# [EXERCISE DESCRIPTION]
Beginning with the first line below, please repeat the material exactly, ending with the line that includes "return np.stack((x, y, z), axis=-1)".

# [COLLECTED DATA]
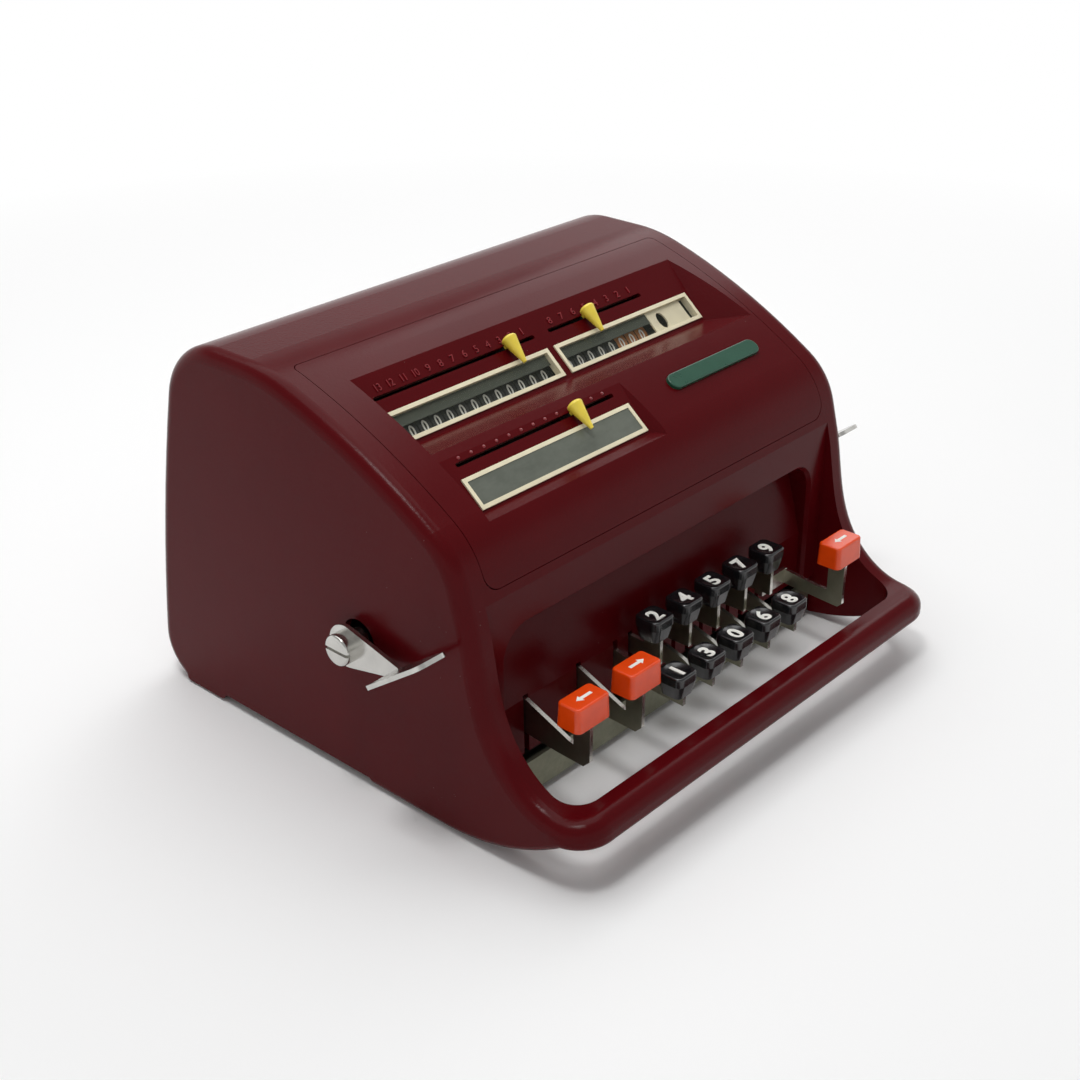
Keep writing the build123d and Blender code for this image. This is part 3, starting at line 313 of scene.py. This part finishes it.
def slope(top, crease, x, down, lift):
    """Points on a recess's back face: x across, down the slope, lifted off it."""
    top, crease = np.array(top), np.array(crease)
    fall = (crease - top) / np.linalg.norm(crease - top)
    x, down, lift = np.broadcast_arrays(x, down, lift)
    y = top[0] + down * fall[0] + lift * fall[1]
    z = top[1] + down * fall[1] - lift * fall[0]
    return np.stack((x, y, z), axis=-1) + SHIFT


def glyph(text, height, depth, stretch=1.0, weight=0.0):
    """Points and faces of a short word as a thin plate, centred, face towards +Z."""
    curve = bpy.data.curves.new("glyph", "FONT")
    curve.body = text
    curve.size = height / 0.72
    curve.align_x = "CENTER"
    curve.align_y = "CENTER"
    curve.extrude = depth / 2
    curve.offset = weight
    curve.resolution_u = 5
    carrier = bpy.data.objects.new("glyph", curve)
    bpy.context.scene.collection.objects.link(carrier)
    mesh = bpy.data.meshes.new_from_object(carrier)
    points = np.empty(len(mesh.vertices) * 3)
    mesh.vertices.foreach_get("co", points)
    points = points.reshape(-1, 3)
    middle = (points.max(axis=0) + points.min(axis=0)) / 2
    points = (points - middle) * (stretch, 1.0, 1.0)
    faces = [list(face.vertices) for face in mesh.polygons]
    bpy.data.objects.remove(carrier)
    bpy.data.meshes.remove(mesh)
    bpy.data.curves.remove(curve)
    return points, faces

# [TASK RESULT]
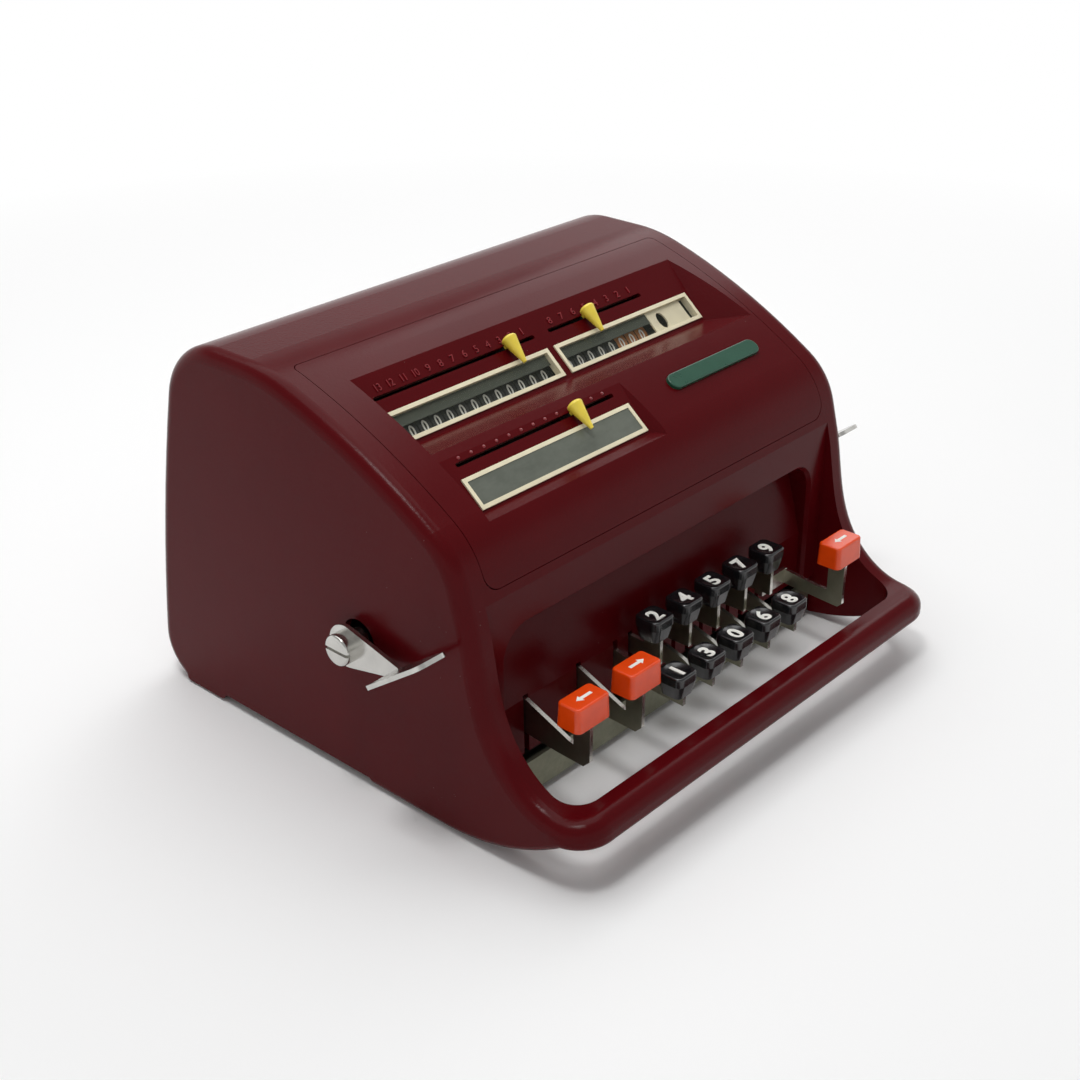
Keep writing the build123d and Blender code for this image. This is part 3, starting at line 313 of scene.py. This part finishes it.
def slope(top, crease, x, down, lift):
    """Points on a recess's back face: x across, down the slope, lifted off it."""
    top, crease = np.array(top), np.array(crease)
    fall = (crease - top) / np.linalg.norm(crease - top)
    x, down, lift = np.broadcast_arrays(x, down, lift)
    y = top[0] + down * fall[0] + lift * fall[1]
    z = top[1] + down * fall[1] - lift * fall[0]
    return np.stack((x, y, z), axis=-1) + SHIFT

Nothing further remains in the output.